** start SUPPLIED DATA **
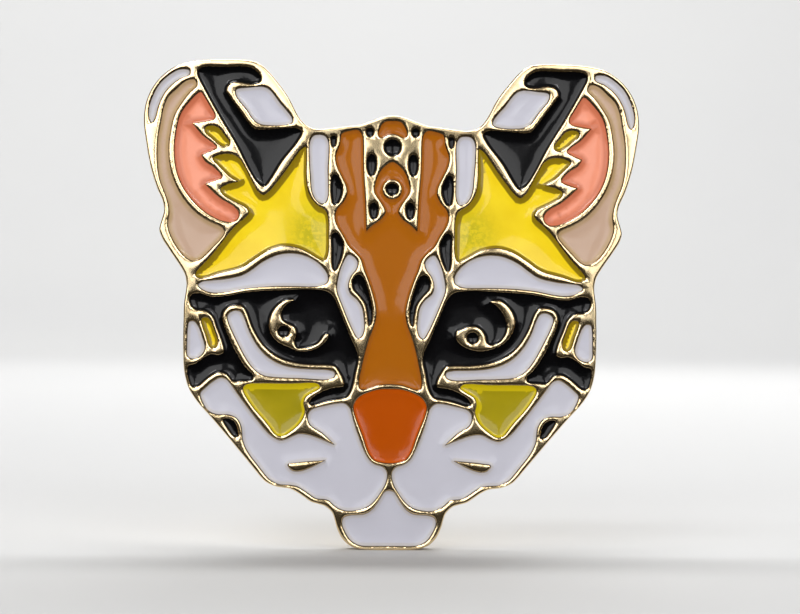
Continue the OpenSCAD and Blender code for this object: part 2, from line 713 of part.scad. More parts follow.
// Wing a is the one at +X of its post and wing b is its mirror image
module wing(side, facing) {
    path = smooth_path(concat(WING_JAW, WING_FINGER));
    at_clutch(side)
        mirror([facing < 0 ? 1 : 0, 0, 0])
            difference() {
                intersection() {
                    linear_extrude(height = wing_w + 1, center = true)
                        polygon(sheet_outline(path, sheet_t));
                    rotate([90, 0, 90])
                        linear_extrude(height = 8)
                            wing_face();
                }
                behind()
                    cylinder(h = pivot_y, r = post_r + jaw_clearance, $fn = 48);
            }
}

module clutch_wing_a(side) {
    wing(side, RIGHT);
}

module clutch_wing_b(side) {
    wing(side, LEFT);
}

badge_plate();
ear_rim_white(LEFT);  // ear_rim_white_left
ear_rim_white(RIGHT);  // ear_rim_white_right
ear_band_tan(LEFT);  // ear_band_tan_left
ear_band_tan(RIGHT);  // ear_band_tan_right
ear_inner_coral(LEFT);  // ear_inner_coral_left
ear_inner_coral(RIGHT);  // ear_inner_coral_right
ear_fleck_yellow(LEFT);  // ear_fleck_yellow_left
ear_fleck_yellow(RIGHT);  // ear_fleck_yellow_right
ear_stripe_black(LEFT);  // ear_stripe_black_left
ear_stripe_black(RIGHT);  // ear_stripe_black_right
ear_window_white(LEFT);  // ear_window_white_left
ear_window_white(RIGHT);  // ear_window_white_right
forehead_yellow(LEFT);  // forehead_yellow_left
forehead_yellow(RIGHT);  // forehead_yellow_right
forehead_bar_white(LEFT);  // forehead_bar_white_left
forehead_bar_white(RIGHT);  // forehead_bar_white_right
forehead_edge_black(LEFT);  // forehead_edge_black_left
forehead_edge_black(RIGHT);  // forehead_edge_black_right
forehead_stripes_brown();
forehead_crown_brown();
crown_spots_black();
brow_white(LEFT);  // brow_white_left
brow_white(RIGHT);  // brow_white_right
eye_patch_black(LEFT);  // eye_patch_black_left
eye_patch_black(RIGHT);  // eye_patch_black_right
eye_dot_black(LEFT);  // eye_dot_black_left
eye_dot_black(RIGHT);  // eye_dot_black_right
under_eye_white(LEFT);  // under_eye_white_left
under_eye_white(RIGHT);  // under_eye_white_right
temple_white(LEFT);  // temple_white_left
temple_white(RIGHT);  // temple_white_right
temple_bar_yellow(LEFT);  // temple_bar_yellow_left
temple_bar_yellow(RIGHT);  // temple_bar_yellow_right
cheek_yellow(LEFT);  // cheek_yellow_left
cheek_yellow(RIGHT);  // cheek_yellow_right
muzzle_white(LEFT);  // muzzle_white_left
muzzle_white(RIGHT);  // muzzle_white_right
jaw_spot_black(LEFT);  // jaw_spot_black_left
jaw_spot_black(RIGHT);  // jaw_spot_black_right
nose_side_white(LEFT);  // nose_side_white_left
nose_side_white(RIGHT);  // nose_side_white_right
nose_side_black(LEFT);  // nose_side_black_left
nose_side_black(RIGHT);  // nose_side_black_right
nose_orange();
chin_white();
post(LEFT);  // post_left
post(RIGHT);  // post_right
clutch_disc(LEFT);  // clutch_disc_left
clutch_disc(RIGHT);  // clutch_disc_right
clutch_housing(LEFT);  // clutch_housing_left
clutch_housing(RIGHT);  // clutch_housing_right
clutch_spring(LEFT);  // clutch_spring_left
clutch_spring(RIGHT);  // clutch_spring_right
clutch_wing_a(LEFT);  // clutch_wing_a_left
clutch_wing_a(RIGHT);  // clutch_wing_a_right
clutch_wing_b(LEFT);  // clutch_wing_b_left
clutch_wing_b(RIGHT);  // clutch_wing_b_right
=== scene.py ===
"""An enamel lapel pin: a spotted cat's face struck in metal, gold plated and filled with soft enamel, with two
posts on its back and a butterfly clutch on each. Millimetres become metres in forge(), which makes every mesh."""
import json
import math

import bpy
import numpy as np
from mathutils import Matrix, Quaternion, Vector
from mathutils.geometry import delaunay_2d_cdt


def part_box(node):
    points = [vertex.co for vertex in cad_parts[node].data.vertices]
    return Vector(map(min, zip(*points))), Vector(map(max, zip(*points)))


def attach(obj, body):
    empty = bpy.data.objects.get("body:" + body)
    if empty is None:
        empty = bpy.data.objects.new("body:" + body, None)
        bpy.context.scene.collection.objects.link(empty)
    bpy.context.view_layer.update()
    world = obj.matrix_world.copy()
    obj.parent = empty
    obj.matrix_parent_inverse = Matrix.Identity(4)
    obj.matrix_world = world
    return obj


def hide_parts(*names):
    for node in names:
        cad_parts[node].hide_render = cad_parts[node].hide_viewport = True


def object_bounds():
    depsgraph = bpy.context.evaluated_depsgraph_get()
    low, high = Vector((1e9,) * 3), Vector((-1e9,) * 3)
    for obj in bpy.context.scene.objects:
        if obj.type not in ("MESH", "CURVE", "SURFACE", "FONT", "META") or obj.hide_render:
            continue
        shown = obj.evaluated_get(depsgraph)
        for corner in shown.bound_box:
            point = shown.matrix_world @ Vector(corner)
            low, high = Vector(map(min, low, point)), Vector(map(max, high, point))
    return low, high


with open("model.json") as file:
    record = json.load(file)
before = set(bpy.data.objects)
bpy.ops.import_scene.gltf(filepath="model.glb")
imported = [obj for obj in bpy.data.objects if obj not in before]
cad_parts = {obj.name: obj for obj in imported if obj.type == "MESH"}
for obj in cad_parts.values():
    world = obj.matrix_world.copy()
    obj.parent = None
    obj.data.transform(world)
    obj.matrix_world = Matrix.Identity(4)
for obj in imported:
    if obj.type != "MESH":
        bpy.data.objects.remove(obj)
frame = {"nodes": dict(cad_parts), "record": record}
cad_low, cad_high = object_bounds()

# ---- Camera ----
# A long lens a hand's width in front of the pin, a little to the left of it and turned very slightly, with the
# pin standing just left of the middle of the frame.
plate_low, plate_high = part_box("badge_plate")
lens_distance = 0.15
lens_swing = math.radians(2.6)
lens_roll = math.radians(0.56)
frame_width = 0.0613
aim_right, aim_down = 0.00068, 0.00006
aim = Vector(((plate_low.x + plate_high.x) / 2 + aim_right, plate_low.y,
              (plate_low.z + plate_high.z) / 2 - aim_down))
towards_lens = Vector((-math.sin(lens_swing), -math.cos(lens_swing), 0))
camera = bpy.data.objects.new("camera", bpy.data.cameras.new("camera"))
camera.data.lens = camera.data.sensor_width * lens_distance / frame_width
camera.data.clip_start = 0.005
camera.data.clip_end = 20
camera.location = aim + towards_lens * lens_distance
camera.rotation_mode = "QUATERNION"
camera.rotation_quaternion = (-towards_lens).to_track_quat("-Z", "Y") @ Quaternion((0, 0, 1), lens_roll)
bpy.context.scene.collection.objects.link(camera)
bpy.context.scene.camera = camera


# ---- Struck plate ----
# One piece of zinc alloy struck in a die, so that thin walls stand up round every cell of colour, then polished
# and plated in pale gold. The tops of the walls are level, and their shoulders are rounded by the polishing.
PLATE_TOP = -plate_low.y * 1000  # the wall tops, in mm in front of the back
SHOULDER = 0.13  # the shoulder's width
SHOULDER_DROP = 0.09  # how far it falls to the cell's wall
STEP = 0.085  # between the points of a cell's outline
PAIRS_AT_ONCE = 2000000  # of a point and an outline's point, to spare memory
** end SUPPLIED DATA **
AIM OF THE TASK: Give again the lines from the one with "chin_white();" to the one with "points = [vertex.co", both lines included, exactly and with no other line.

EXERCISE RESULT:
chin_white();
post(LEFT);  // post_left
post(RIGHT);  // post_right
clutch_disc(LEFT);  // clutch_disc_left
clutch_disc(RIGHT);  // clutch_disc_right
clutch_housing(LEFT);  // clutch_housing_left
clutch_housing(RIGHT);  // clutch_housing_right
clutch_spring(LEFT);  // clutch_spring_left
clutch_spring(RIGHT);  // clutch_spring_right
clutch_wing_a(LEFT);  // clutch_wing_a_left
clutch_wing_a(RIGHT);  // clutch_wing_a_right
clutch_wing_b(LEFT);  // clutch_wing_b_left
clutch_wing_b(RIGHT);  // clutch_wing_b_right
=== scene.py ===
"""An enamel lapel pin: a spotted cat's face struck in metal, gold plated and filled with soft enamel, with two
posts on its back and a butterfly clutch on each. Millimetres become metres in forge(), which makes every mesh."""
import json
import math

import bpy
import numpy as np
from mathutils import Matrix, Quaternion, Vector
from mathutils.geometry import delaunay_2d_cdt


def part_box(node):
    points = [vertex.co for vertex in cad_parts[node].data.vertices]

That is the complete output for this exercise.